We've had our yuppies, yippies, jet setters, bright young things, generation X & Y—get ready for the artists, surfers, designers & bon vivants who live & work around the globe in such places as Jose Ignacio, Uruguay & Ibiza, Spain. Explore the unconventional wanderlust lives of these high-low cultural nomads.
Hippies with more money than God going off the grid in the way that only the fabulously wealthy could ever afford. This book also has a section on how the Roma and traveling people were heavily persecuted and how people used slurs to describe them . . . and somehow missed the fact that they also consider gypsy a slur, and you have that in the damn title!!!!! The privilege oozes from every page.
Meh. As other reviewers mentioned, this book is about very privileged people living the "Bohemian" lifestyle. I took this out of the library looking for visual inspiration. Unfortunately most of the photos in this book - even the contemporary ones - are poor quality. Overall this book fell flat and was neither inspirational nor aspirational.
2024 Note: Past Edie was unaware that a word used in the title of this book and throughout this review is a racial/ethnic slur. I am leaving it as a record of past Edie's mistakes.
My library has a wonderful feature - it lets me track the books I've checked out. I knew a book was missing from my goodreads list but couldn't remember which. And when I went to see if the library list would jog my memory I saw that I had also forgotten to review Gypset Style. Except that I do remember writing the review so it must have been a technical glitch. Or I just forgot to hit save.
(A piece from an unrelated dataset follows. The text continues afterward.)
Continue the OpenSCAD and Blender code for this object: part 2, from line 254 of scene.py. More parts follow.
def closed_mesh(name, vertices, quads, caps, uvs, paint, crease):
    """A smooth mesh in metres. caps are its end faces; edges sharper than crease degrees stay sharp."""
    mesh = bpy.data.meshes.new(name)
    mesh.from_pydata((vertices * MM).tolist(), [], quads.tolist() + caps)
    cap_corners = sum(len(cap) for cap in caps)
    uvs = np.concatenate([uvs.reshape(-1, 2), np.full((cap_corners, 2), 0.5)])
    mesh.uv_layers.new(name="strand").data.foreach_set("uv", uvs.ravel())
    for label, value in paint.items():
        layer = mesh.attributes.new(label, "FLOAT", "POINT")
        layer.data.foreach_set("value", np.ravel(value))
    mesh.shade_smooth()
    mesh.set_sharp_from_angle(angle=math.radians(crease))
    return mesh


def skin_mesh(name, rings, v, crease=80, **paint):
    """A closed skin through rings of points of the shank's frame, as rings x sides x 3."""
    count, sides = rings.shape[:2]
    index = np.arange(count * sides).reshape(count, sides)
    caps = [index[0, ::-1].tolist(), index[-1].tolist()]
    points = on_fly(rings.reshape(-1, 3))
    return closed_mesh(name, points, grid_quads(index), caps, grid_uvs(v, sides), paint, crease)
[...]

I thought that Julia Chaplin's book would be a bunch of aspirational photos. But it turns out there was a lot of writing too. So it took me longer to read than I was expecting. She combines the idea of gypsies and jetsetters to describe a certain type of person/lifestyle that combines travel and taste and lifestyle. I'm on board with the idea of the book but the execution left me wanting more. The writing wasn't as organized as I would have liked and the photos were interesting but not as inspirational as I was expecting. This might be because I was expecting a lifestyle guide and instead Gypset Style is more of a memoir. Although I think it is trying to be a lifestyle guide. The term gypset is brilliant but the book didn't live up to its central idea. That said, I enjoyed the book. Just not as much as I wanted to.
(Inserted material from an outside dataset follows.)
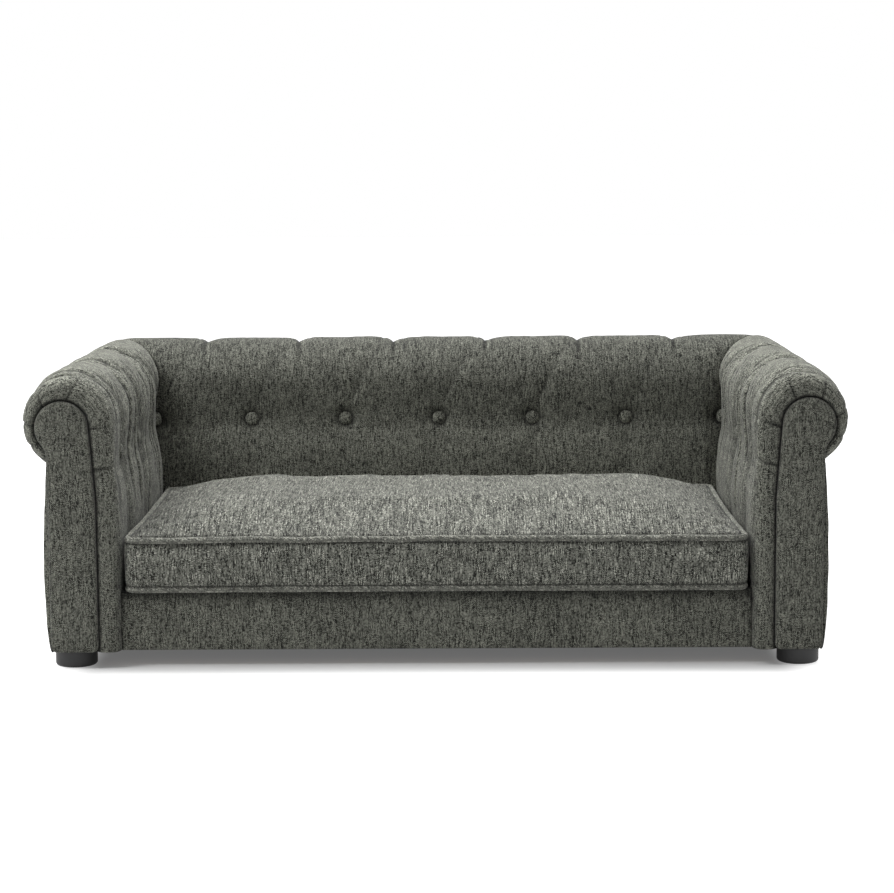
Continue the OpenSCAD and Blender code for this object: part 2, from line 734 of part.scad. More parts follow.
// Covered buttons: a dome on a short shank that reaches the bottom of its pit
button_back = 12.2;
rim_rise = 1.7;
shank_d = 6;
corner_sink = 4.6;
corner_shank = 13.4;
dome_r = (pow(button_d / 2, 2) + pow(button_h, 2)) / (2 * button_h);
dome_turn = asin(button_d / 2 / dome_r);
pit_bottom = min(core_w - pad_min, waist_in + max(pit_d, fold_d));
module button(shank) {
    rotate_extrude()
        polygon(concat(
            [[0, 0], [shank_d / 2, 0], [shank_d / 2, shank], [button_d / 2, shank + rim_rise]],
            arc([0, shank + rim_rise + button_h - dome_r], dome_r, 90 - dome_turn, 90, 8)));
}
module button_at(x, y, turn, shank = pit_bottom - button_back) {
    translate([x, y, button_z]) rotate([90, 0, turn]) button(shank);
}
button_sink = 1.7;
button_y = inner_y + pit_bottom - button_sink;
button_x = inner_x + pit_bottom - button_sink;
module back_buttons() {
    color("dimgray")
    for (x = [for (k = [1 : back_bays - 1]) back_knots[k]]) button_at(x, button_y, 0);
}
module arm_buttons() {
    for (k = [0 : arm_bays - 2]) button_at(button_x, front_y + arm_knots[k], -90);
}
module arm_buttons_right() { color("dimgray") arm_buttons(); }
module arm_buttons_left() { color("dimgray") mirror([1, 0, 0]) arm_buttons(); }
module corner_buttons() {
    color("dimgray")
    both_sides()
        button_at(inner_x + pit_bottom - corner_sink, inner_y + pit_bottom - corner_sink, -45, corner_shank);
}

// Seat cushion. Its plan is a rectangle with round corners and sides drawn in at their middle
cushion_x = inner_x - cushion_gap;
zip_l = 2 * (cushion_x - zip_end_in);
cushion_y0 = front_y + cushion_set;
cushion_y1 = inner_y - cushion_back_gap;
cushion_cy = (cushion_y0 + cushion_y1) / 2;
cushion_hy = (cushion_y1 - cushion_y0) / 2;
cushion_z0 = deck_z + seat_gap;
cushion_z1 = deck_z + cushion_edge_h;
corner_steps = 3;
long_steps = 14;
short_steps = 10;
function side_points(a, b, out, steps, bow) =
    [for (k = [1 : steps - 1]) let (t = k / steps) mix(a, b, t) - out * bow * 4 * t * (1 - t)];
corner_grow_share = 0.3;
corner_most_share = 0.9;
function cushion_plan(inset) =
    let (
        x = cushion_x - inset,
        y = cushion_hy - inset,
        r = min(cushion_corner + inset * corner_grow_share, y * corner_most_share),
        bow = cushion_bow * max(0, 1 - inset / cushion_hy)
    )
    [for (p = concat(
        arc([x - r, y - r], r, 0, 90, corner_steps),
        side_points([x - r, y], [r - x, y], [0, 1], long_steps, bow),
        arc([r - x, y - r], r, 90, 180, corner_steps),
        side_points([-x, y - r], [-x, r - y], [-1, 0], short_steps, bow),
        arc([r - x, r - y], r, 180, 270, corner_steps),
        side_points([r - x, -y], [x - r, -y], [0, -1], long_steps, bow),
        arc([x - r, r - y], r, 270, 360, corner_steps),
        side_points([x, r - y], [x, y - r], [1, 0], short_steps, bow))) p + [0, cushion_cy]];
// Insets and rises of the crown, from the seam to the flat of the middle
crown_inset_shares = [0.06, 0.11, 0.2, 0.35, 0.55, 0.8];
crown_rise_shares = [0.2, 0.36, 0.58, 0.79, 0.93, 1];
notch = welt_d + seat_gap;
boxing_in = 2;
function cushion_profile() = concat(
    [[notch, cushion_z0], [notch, cushion_z0 + notch], [boxing_in, cushion_z0 + notch]],
    [[boxing_in / 4, (cushion_z0 + cushion_z1) / 2]],
    [[boxing_in, cushion_z1 - notch], [notch, cushion_z1 - notch], [notch, cushion_z1]],
    [for (k = [0 : len(crown_inset_shares) - 1])
        [notch + cushion_hy * crown_inset_shares[k], cushion_z1 + crown_h * crown_rise_shares[k]]]);
pocket_h = 34;
pocket_d = 6.5;
pocket_wall = 7.5;
pocket_z = (cushion_z0 + cushion_z1) / 2;
pocket_x = zip_l / 2 + pocket_h / 2;
pocket_y = cushion_y1 - cushion_bow - pocket_d;
module cushion_cover() {
    rings = [for (q = cushion_profile()) [for (p = cushion_plan(q[0])) [p[0], p[1], q[1]]]];
    color("gray")
    difference() {
        skin(rings, [for (k = rings) true]);
        bar(-foam_x, foam_x, foam_y0, foam_y1, foam_z0, foam_z1);
        bar(-pocket_x, pocket_x, pocket_y, cushion_y1 + over,
            pocket_z - pocket_h / 2, pocket_z + pocket_h / 2);
    }
}
foam_x = cushion_x - wadding;
foam_y0 = cushion_y0 + wadding;
foam_y1 = pocket_y - pocket_wall;
foam_z0 = cushion_z0 + wadding / 2;
foam_z1 = cushion_z1 - wadding / 4;
module cushion_foam() {
    color("khaki") bar(-foam_x, foam_x, foam_y0, foam_y1, foam_z0, foam_z1);
}
// Welt cord, round in section, sewn along the seam
welt_sides = 6;
module welt(z) {
    outer = cushion_plan(0);
    inner = cushion_plan(welt_d);
    skin(
        [for (i = [0 : len(outer) - 1])
            let (mid = (outer[i] + inner[i]) / 2, way = (outer[i] - inner[i]) / norm(outer[i] - inner[i]))
            [for (a = [0 : 360 / welt_sides : 359])
                [mid[0] + way[0] * welt_d / 2 * cos(a), mid[1] + way[1] * welt_d / 2 * cos(a),
                    z - welt_d / 2 * sin(a)]]],
        [for (p = outer) true], true);
}
module cushion_top_welt() { color("gray") welt(cushion_z1 - welt_d / 2); }
module cushion_bottom_welt() { color("gray") welt(cushion_z0 + welt_d / 2); }

// Zip across the rear boxing: two tapes, the coil, and a slider with a pull on a rivet
tape_w = 9;
tape_t = 1;
coil_w = 6;
coil_t = 2;
coil_gap = 1.2;
tape_y = pocket_y + seat_gap;
coil_y = tape_y + tape_t;
module zip_tapes() {
    color("black")
    for (side = [-1, 1])
        bar(-zip_l / 2, zip_l / 2, pocket_y, coil_y,
            side > 0 ? pocket_z + coil_gap / 2 : pocket_z - coil_gap / 2 - tape_w,
            side > 0 ? pocket_z + coil_gap / 2 + tape_w : pocket_z - coil_gap / 2);
}
tooth_pitch = 10;
teeth = floor(zip_l / tooth_pitch);
module zip_teeth() {
    color("black")
    translate([-teeth * tooth_pitch / 2, coil_y + coil_t, pocket_z])
        rotate([90, 0, 0])
            linear_extrude(height = coil_t)
                polygon(concat(
                    [for (k = [0 : teeth]) [k * tooth_pitch, k % 2 == 0 ? coil_w / 2 : coil_w / 3]],
                    [for (k = [teeth : -1 : 0]) [k * tooth_pitch, k % 2 == 0 ? -coil_w / 3 : -coil_w / 2]]));
}
slider_l = 12;
slider_t = 1.4;
slider_gap = 0.4;
slider_x = zip_l / 2 - slider_l;
slider_y = coil_y + coil_t + slider_gap;
slider_h = coil_w + 2 * (slider_gap + slider_t);
rivet_d = 2.4;
rivet_head_d = 5;
pull_t = 1.2;
pull_l = 15;
pull_w = 7;
rivet_l = pull_t + 2 * slider_gap;
module zip_slider() {
    color("silver") {
        bar(slider_x - slider_l / 2, slider_x + slider_l / 2, slider_y, slider_y + slider_t,
            pocket_z - slider_h / 2, pocket_z + slider_h / 2);
        for (side = [-1, 1])
            bar(slider_x - slider_l / 2, slider_x + slider_l / 2, coil_y + slider_gap, slider_y + slider_t,
                pocket_z + (side > 0 ? slider_h / 2 - slider_t : -slider_h / 2),
                pocket_z + (side > 0 ? slider_h / 2 : -slider_h / 2 + slider_t));
        translate([slider_x, slider_y + slider_t - slider_gap, pocket_z]) rotate([-90, 0, 0]) {
            cylinder(h = rivet_l + 2 * slider_gap, d = rivet_d);
            translate([0, 0, rivet_l + slider_gap]) cylinder(h = slider_gap, d = rivet_head_d);
        }
    }
}
module zip_pull() {
    color("silver")
    translate([slider_x, slider_y + slider_t + slider_gap, pocket_z])
        rotate([-90, 0, 0])
            difference() {
                union() {
                    cylinder(h = pull_t, d = pull_w);
                    translate([-pull_w / 2, 0, 0]) cube([pull_w, pull_l - pull_w / 2, pull_t]);
                }
                translate([0, 0, -over]) cylinder(h = pull_t + 2 * over, d = rivet_d + 2 * slider_gap);
            }
}

arm_base_rail_left();
arm_base_rail_right();
back_base_rail();
front_rail();
rear_rail();
side_rail_left();
side_rail_right();
deck_slats();
seat_deck();
arm_front_board_left();
arm_front_board_right();
arm_posts_left();
arm_posts_right();
back_posts();
corner_posts();
arm_top_rail_left();
arm_top_rail_right();
back_top_rail();
arm_roll_core_left();
arm_roll_core_right();
back_roll_core();
arm_inner_board_left();
arm_inner_board_right();
back_inner_board();
arm_pad_left();
arm_pad_right();
back_pad();
facing_board_left();
facing_board_right();
arm_facing_left();
arm_facing_right();
outer_arm_panel_left();
outer_arm_panel_right();
outer_back_panel();
front_rail_panel();
back_buttons();
arm_buttons_left();
arm_buttons_right();
corner_buttons();
dust_cover();
foot_front_left();
foot_front_right();
foot_rear_left();
foot_rear_right();
foot_bolts();
foot_inserts();
deck_screws();
cushion_cover();
cushion_foam();
cushion_top_welt();
cushion_bottom_welt();
zip_tapes();
zip_teeth();
zip_slider();
zip_pull();
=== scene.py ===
"""Looks of a small rolled-arm pet sofa with tufted pads and one loose seat cushion.

Metres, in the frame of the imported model: +X to the right seen from the front, +Y to the back, +Z up.
Soft pieces are surfaces worked out on grids; the timber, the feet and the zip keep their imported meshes.
On a padded wall u is the place along it, s the length of cloth up from the buttons, below zero under
them, and w the distance out from the wall's inner face.
"""

import math

import bmesh
import bpy
import numpy as np
from mathutils import Matrix, Vector


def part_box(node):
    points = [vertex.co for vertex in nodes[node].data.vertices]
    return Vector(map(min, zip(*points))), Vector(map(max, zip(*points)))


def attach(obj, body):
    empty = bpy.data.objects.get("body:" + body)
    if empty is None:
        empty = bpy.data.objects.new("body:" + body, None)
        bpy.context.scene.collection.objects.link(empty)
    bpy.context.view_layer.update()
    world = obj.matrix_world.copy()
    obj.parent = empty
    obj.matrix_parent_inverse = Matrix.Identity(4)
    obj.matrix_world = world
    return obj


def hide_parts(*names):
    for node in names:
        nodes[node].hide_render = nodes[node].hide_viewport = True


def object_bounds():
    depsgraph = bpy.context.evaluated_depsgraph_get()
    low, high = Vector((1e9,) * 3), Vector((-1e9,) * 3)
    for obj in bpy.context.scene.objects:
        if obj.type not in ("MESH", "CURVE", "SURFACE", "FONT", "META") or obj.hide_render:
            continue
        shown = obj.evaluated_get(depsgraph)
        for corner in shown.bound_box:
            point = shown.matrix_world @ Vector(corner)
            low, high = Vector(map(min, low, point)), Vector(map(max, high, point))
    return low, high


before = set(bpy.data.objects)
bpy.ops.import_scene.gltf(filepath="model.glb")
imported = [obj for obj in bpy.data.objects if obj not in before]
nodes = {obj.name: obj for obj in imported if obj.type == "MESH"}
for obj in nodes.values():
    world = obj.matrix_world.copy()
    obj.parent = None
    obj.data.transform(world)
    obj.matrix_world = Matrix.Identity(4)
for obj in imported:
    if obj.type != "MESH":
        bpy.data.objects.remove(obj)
cad_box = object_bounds()
SIDES = ((1, "right"), (-1, "left"))


# Main planes and sizes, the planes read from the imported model

HALF_W = float(cad_box[1][0])
FRONT_Y = float(cad_box[0][1])
BACK_Y = float(cad_box[1][1])
TOP_Z = float(cad_box[1][2])
DECK_Z = float(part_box("seat_deck")[1][2])
BASE_Z = float(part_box("arm_base_rail_right")[0][2])

# Section of an arm and of the back
ARM_W = 0.123
ROLL_R = 0.065
CORE_R = 0.0377
CORE_FIT = 0.0006
INNER_X = HALF_W - ARM_W
INNER_Y = BACK_Y - ARM_W
ROLL_W = ARM_W - ROLL_R
ROLL_Z = TOP_Z - ROLL_R
CORE_W = ROLL_W - CORE_R
BUTTON_Z = 0.268
FACE_S = ROLL_Z - BUTTON_Z
QUARTER_S = math.pi * (ROLL_W + ROLL_R) / 4
CROWN_S = FACE_S + QUARTER_S
TACK_ANGLE = -60.0
TACK_S = CROWN_S + ROLL_R * math.radians(90 - TACK_ANGLE)
SEAT_GAP = 0.0003
BAND_FOOT_Z = BASE_Z + 0.001
PAD_FOOT_Z = DECK_Z + SEAT_GAP

# Places of the buttons and pleats
BAYS = 6
CORNER_PULL = 0.0064
BACK_PITCH = 2 * (INNER_X + CORNER_PULL) / BAYS
BACK_KNOTS = [(k - BAYS / 2) * BACK_PITCH for k in range(BAYS + 1)]
BACK_PLEATS = [(k + 0.5 - BAYS / 2) * BACK_PITCH for k in range(BAYS)]
FIRST_PLEAT = 0.035
ARM_END = INNER_Y - FRONT_Y
ARM_PITCH = (BACK_Y - FRONT_Y - ROLL_R - FIRST_PLEAT) / 3
ARM_KNOTS = [FIRST_PLEAT + 0.5 * ARM_PITCH, FIRST_PLEAT + 1.5 * ARM_PITCH, ARM_END + CORNER_PULL]
ARM_PLEATS = [FIRST_PLEAT + k * ARM_PITCH for k in range(3)]
MITRE_LEAD = 0.014
BUTTON_R = 0.010
BUTTON_H = 0.0052
BUTTON_BACK = 0.0117
CORNER_BACK = 0.0099

# Depths of the tufting
PIT_BOTTOM = 0.017
DEEPEST = PIT_BOTTOM + 0.0002
PIT_DEPTH = 0.0108
PIT_REACH = 0.036
DRAW_IN = 0.0040
DRAW_REACH = 0.030
SWELL = 0.0026
FOLD_DEPTH = 0.0072
FINE_DEPTHS = (0.0007, 0.0021)
FINE_CREASE = (0.0016, 0.006, 0.55)
FALL_DEPTH = 0.0062
FALL_SWAY = 0.0022
SLANT_DEPTH = 0.0031
SLANT_CREASE = (0.003, 0.014, 0.45)
PLEAT_DEPTH = 0.0070
PLEAT_SWAY = 0.0016
TUCK_DEPTH = 0.0021
TUCK_GAPS = (-0.0125, 0.0135)
TUCK_SIDES = (0.006, 0.0016)
DRAPE_STEP = 0.012
DRAPE_DEPTHS = (0.0024, 0.0046)
DRAPE_SIDES = (0.0085, 0.0012)
HOLLOW = 0.0024
HOLLOW_REACH = 0.022
MITRE_DEPTH = 0.0062
MITRE_WIDTH = 0.0055
# Widths of the painted shade in a pleat's slit and round a button, and place and width of the painted
# highlight beside a slit
SLIT_WIDTH = 0.0027
SLIT_HIGHLIGHT_AWAY = 0.0062
SLIT_HIGHLIGHT_WIDTH = 0.0024
RING_WIDTH = 0.0035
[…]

I wanted to like this better than I did. Sadly, I borrowed it with a strong suspicion that I was going to be annoyed, and I was. Part of it was the desperate need for more proofreading. I liked the author's writing style, but it was peppered with egregious errors, including a sentence about "botched cultural references" that then went on to make--wait for it--a botched cultural reference. I enjoyed the photos, and I especially enjoyed the chapter on the historical antecedents of the so-called Gypset.
Which brings me to another reason I think I found this annoying: the coined term Gypset. Would I like to live an unconventional life full of art, interesting people, and exotic destinations? Sure! But I'm not so sure I would want to be called a Gypsetter. I understand that the premise of the book demanded a catch-all term to tie it together, something snappier than "photos and some text about interesting and, in some cases, eccentric people living in beautiful places, with a surfing theme tying it all together"...but still.